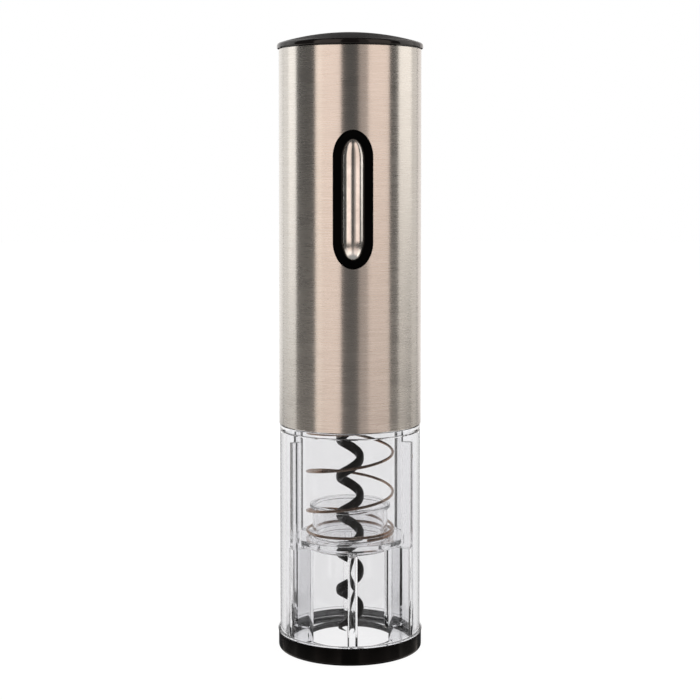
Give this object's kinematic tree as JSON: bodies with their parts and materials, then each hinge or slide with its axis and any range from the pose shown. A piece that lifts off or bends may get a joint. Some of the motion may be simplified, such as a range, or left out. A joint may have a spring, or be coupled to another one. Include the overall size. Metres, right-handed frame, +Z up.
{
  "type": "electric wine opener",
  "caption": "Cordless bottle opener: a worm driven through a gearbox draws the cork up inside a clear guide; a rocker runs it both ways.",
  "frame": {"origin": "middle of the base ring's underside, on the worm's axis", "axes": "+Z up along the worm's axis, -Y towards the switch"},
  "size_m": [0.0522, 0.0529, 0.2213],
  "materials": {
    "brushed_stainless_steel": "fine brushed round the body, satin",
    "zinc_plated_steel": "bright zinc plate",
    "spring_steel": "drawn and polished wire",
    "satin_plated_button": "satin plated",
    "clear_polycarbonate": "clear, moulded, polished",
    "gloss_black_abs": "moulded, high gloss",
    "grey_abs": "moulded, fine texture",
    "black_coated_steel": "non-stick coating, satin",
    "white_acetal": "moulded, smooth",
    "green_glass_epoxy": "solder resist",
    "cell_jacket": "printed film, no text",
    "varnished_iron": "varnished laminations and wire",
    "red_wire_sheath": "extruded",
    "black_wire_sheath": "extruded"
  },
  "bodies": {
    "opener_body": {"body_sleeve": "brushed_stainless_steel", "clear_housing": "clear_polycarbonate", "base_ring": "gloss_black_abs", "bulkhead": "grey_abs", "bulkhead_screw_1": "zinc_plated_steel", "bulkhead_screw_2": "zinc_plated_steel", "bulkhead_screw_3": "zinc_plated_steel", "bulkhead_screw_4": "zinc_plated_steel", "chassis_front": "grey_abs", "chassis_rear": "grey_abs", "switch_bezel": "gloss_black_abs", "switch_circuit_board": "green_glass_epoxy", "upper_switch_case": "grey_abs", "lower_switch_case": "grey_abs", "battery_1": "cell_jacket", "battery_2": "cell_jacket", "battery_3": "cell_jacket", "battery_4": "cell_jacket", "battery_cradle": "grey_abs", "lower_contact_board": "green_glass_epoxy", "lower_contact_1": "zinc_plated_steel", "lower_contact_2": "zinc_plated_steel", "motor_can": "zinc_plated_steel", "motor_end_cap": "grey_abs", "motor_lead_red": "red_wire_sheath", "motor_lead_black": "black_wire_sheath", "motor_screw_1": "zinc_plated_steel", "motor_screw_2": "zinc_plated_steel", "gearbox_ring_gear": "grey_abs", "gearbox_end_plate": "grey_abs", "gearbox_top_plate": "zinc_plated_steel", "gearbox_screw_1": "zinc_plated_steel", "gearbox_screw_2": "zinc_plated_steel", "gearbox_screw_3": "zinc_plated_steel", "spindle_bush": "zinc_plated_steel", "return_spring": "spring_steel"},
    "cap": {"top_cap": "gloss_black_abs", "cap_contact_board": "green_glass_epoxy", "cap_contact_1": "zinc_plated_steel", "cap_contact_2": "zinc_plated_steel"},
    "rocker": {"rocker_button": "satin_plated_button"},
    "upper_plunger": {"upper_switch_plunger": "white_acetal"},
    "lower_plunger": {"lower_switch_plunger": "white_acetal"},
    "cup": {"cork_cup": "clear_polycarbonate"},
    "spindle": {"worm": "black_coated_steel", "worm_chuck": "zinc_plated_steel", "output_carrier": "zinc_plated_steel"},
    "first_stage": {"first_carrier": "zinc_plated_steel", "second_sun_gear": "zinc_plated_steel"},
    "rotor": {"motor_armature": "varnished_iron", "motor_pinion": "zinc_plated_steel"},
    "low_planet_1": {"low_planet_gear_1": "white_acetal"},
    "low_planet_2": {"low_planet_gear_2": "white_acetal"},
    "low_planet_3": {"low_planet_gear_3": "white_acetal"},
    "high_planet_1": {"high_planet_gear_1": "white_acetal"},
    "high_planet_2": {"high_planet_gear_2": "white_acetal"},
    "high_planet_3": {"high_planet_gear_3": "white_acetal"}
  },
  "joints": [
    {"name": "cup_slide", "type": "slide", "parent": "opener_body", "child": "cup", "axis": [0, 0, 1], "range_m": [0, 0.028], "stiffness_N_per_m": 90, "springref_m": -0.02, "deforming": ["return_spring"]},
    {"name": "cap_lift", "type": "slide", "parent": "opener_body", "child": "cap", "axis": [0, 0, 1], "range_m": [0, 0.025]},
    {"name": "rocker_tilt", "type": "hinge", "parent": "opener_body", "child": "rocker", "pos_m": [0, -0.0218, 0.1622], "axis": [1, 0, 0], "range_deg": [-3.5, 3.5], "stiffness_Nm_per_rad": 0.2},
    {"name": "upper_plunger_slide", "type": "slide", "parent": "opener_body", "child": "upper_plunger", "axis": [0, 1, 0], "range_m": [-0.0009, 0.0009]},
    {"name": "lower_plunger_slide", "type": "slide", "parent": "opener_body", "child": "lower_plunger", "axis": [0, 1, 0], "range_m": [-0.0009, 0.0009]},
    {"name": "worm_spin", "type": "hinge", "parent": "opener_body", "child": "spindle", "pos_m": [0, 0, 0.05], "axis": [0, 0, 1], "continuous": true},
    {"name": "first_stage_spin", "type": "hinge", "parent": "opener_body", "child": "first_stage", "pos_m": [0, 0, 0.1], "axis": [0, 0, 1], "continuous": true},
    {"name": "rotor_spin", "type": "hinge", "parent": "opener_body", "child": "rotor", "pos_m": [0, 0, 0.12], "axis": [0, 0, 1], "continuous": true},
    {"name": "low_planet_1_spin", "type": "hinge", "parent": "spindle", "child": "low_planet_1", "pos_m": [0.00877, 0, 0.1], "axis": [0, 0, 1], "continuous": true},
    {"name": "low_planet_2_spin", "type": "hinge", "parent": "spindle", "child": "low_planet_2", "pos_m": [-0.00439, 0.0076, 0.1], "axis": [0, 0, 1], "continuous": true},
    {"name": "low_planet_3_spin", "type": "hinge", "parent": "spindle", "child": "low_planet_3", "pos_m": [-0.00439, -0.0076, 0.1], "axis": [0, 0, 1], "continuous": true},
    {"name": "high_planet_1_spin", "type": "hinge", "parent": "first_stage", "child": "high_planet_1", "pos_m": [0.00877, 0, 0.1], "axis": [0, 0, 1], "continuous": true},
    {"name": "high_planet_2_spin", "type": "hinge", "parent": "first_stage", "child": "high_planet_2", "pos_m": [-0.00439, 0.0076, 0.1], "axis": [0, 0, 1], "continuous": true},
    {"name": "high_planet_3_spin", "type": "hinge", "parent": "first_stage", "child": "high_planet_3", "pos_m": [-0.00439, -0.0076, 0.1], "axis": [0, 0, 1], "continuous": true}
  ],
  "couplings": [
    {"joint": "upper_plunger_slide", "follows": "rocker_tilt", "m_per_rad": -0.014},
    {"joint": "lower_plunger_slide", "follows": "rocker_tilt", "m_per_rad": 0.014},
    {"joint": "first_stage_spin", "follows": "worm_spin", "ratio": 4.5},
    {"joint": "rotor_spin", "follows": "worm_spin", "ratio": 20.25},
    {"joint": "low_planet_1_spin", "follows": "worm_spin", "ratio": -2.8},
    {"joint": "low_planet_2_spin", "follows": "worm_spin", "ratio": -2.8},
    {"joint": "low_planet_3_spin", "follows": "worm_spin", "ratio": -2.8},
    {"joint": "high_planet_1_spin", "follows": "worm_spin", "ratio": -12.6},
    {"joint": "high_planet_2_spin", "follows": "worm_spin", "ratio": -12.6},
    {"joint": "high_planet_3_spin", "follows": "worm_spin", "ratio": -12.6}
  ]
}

■ ■ ■

▸ **Your instructions**: Return the whole listing exactly.

▸ **Completed task**:
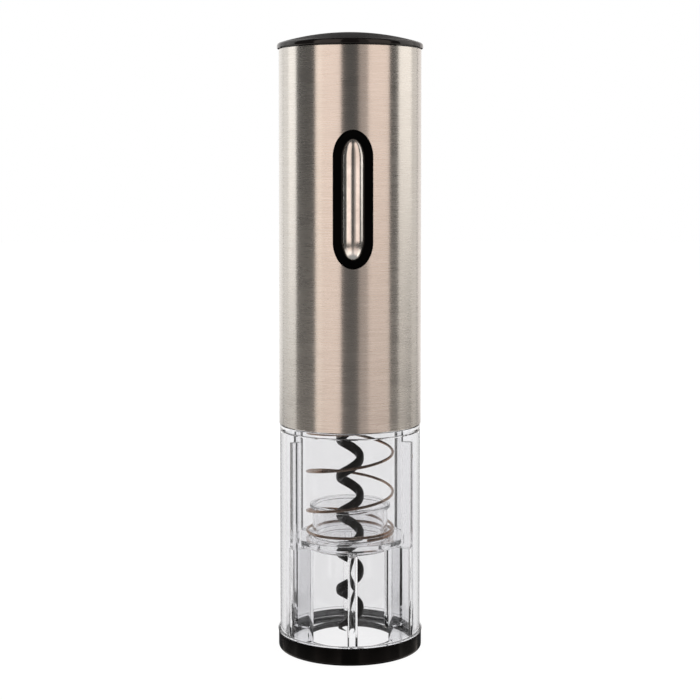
Give this object's kinematic tree as JSON: bodies with their parts and materials, then each hinge or slide with its axis and any range from the pose shown. A piece that lifts off or bends may get a joint. Some of the motion may be simplified, such as a range, or left out. A joint may have a spring, or be coupled to another one. Include the overall size. Metres, right-handed frame, +Z up.
{
  "type": "electric wine opener",
  "caption": "Cordless bottle opener: a worm driven through a gearbox draws the cork up inside a clear guide; a rocker runs it both ways.",
  "frame": {"origin": "middle of the base ring's underside, on the worm's axis", "axes": "+Z up along the worm's axis, -Y towards the switch"},
  "size_m": [0.0522, 0.0529, 0.2213],
  "materials": {
    "brushed_stainless_steel": "fine brushed round the body, satin",
    "zinc_plated_steel": "bright zinc plate",
    "spring_steel": "drawn and polished wire",
    "satin_plated_button": "satin plated",
    "clear_polycarbonate": "clear, moulded, polished",
    "gloss_black_abs": "moulded, high gloss",
    "grey_abs": "moulded, fine texture",
    "black_coated_steel": "non-stick coating, satin",
    "white_acetal": "moulded, smooth",
    "green_glass_epoxy": "solder resist",
    "cell_jacket": "printed film, no text",
    "varnished_iron": "varnished laminations and wire",
    "red_wire_sheath": "extruded",
    "black_wire_sheath": "extruded"
  },
  "bodies": {
    "opener_body": {"body_sleeve": "brushed_stainless_steel", "clear_housing": "clear_polycarbonate", "base_ring": "gloss_black_abs", "bulkhead": "grey_abs", "bulkhead_screw_1": "zinc_plated_steel", "bulkhead_screw_2": "zinc_plated_steel", "bulkhead_screw_3": "zinc_plated_steel", "bulkhead_screw_4": "zinc_plated_steel", "chassis_front": "grey_abs", "chassis_rear": "grey_abs", "switch_bezel": "gloss_black_abs", "switch_circuit_board": "green_glass_epoxy", "upper_switch_case": "grey_abs", "lower_switch_case": "grey_abs", "battery_1": "cell_jacket", "battery_2": "cell_jacket", "battery_3": "cell_jacket", "battery_4": "cell_jacket", "battery_cradle": "grey_abs", "lower_contact_board": "green_glass_epoxy", "lower_contact_1": "zinc_plated_steel", "lower_contact_2": "zinc_plated_steel", "motor_can": "zinc_plated_steel", "motor_end_cap": "grey_abs", "motor_lead_red": "red_wire_sheath", "motor_lead_black": "black_wire_sheath", "motor_screw_1": "zinc_plated_steel", "motor_screw_2": "zinc_plated_steel", "gearbox_ring_gear": "grey_abs", "gearbox_end_plate": "grey_abs", "gearbox_top_plate": "zinc_plated_steel", "gearbox_screw_1": "zinc_plated_steel", "gearbox_screw_2": "zinc_plated_steel", "gearbox_screw_3": "zinc_plated_steel", "spindle_bush": "zinc_plated_steel", "return_spring": "spring_steel"},
    "cap": {"top_cap": "gloss_black_abs", "cap_contact_board": "green_glass_epoxy", "cap_contact_1": "zinc_plated_steel", "cap_contact_2": "zinc_plated_steel"},
    "rocker": {"rocker_button": "satin_plated_button"},
    "upper_plunger": {"upper_switch_plunger": "white_acetal"},
    "lower_plunger": {"lower_switch_plunger": "white_acetal"},
    "cup": {"cork_cup": "clear_polycarbonate"},
    "spindle": {"worm": "black_coated_steel", "worm_chuck": "zinc_plated_steel", "output_carrier": "zinc_plated_steel"},
    "first_stage": {"first_carrier": "zinc_plated_steel", "second_sun_gear": "zinc_plated_steel"},
    "rotor": {"motor_armature": "varnished_iron", "motor_pinion": "zinc_plated_steel"},
    "low_planet_1": {"low_planet_gear_1": "white_acetal"},
    "low_planet_2": {"low_planet_gear_2": "white_acetal"},
    "low_planet_3": {"low_planet_gear_3": "white_acetal"},
    "high_planet_1": {"high_planet_gear_1": "white_acetal"},
    "high_planet_2": {"high_planet_gear_2": "white_acetal"},
    "high_planet_3": {"high_planet_gear_3": "white_acetal"}
  },
  "joints": [
    {"name": "cup_slide", "type": "slide", "parent": "opener_body", "child": "cup", "axis": [0, 0, 1], "range_m": [0, 0.028], "stiffness_N_per_m": 90, "springref_m": -0.02, "deforming": ["return_spring"]},
    {"name": "cap_lift", "type": "slide", "parent": "opener_body", "child": "cap", "axis": [0, 0, 1], "range_m": [0, 0.025]},
    {"name": "rocker_tilt", "type": "hinge", "parent": "opener_body", "child": "rocker", "pos_m": [0, -0.0218, 0.1622], "axis": [1, 0, 0], "range_deg": [-3.5, 3.5], "stiffness_Nm_per_rad": 0.2},
    {"name": "upper_plunger_slide", "type": "slide", "parent": "opener_body", "child": "upper_plunger", "axis": [0, 1, 0], "range_m": [-0.0009, 0.0009]},
    {"name": "lower_plunger_slide", "type": "slide", "parent": "opener_body", "child": "lower_plunger", "axis": [0, 1, 0], "range_m": [-0.0009, 0.0009]},
    {"name": "worm_spin", "type": "hinge", "parent": "opener_body", "child": "spindle", "pos_m": [0, 0, 0.05], "axis": [0, 0, 1], "continuous": true},
    {"name": "first_stage_spin", "type": "hinge", "parent": "opener_body", "child": "first_stage", "pos_m": [0, 0, 0.1], "axis": [0, 0, 1], "continuous": true},
    {"name": "rotor_spin", "type": "hinge", "parent": "opener_body", "child": "rotor", "pos_m": [0, 0, 0.12], "axis": [0, 0, 1], "continuous": true},
    {"name": "low_planet_1_spin", "type": "hinge", "parent": "spindle", "child": "low_planet_1", "pos_m": [0.00877, 0, 0.1], "axis": [0, 0, 1], "continuous": true},
    {"name": "low_planet_2_spin", "type": "hinge", "parent": "spindle", "child": "low_planet_2", "pos_m": [-0.00439, 0.0076, 0.1], "axis": [0, 0, 1], "continuous": true},
    {"name": "low_planet_3_spin", "type": "hinge", "parent": "spindle", "child": "low_planet_3", "pos_m": [-0.00439, -0.0076, 0.1], "axis": [0, 0, 1], "continuous": true},
    {"name": "high_planet_1_spin", "type": "hinge", "parent": "first_stage", "child": "high_planet_1", "pos_m": [0.00877, 0, 0.1], "axis": [0, 0, 1], "continuous": true},
    {"name": "high_planet_2_spin", "type": "hinge", "parent": "first_stage", "child": "high_planet_2", "pos_m": [-0.00439, 0.0076, 0.1], "axis": [0, 0, 1], "continuous": true},
    {"name": "high_planet_3_spin", "type": "hinge", "parent": "first_stage", "child": "high_planet_3", "pos_m": [-0.00439, -0.0076, 0.1], "axis": [0, 0, 1], "continuous": true}
  ],
  "couplings": [
    {"joint": "upper_plunger_slide", "follows": "rocker_tilt", "m_per_rad": -0.014},
    {"joint": "lower_plunger_slide", "follows": "rocker_tilt", "m_per_rad": 0.014},
    {"joint": "first_stage_spin", "follows": "worm_spin", "ratio": 4.5},
    {"joint": "rotor_spin", "follows": "worm_spin", "ratio": 20.25},
    {"joint": "low_planet_1_spin", "follows": "worm_spin", "ratio": -2.8},
    {"joint": "low_planet_2_spin", "follows": "worm_spin", "ratio": -2.8},
    {"joint": "low_planet_3_spin", "follows": "worm_spin", "ratio": -2.8},
    {"joint": "high_planet_1_spin", "follows": "worm_spin", "ratio": -12.6},
    {"joint": "high_planet_2_spin", "follows": "worm_spin", "ratio": -12.6},
    {"joint": "high_planet_3_spin", "follows": "worm_spin", "ratio": -12.6}
  ]
}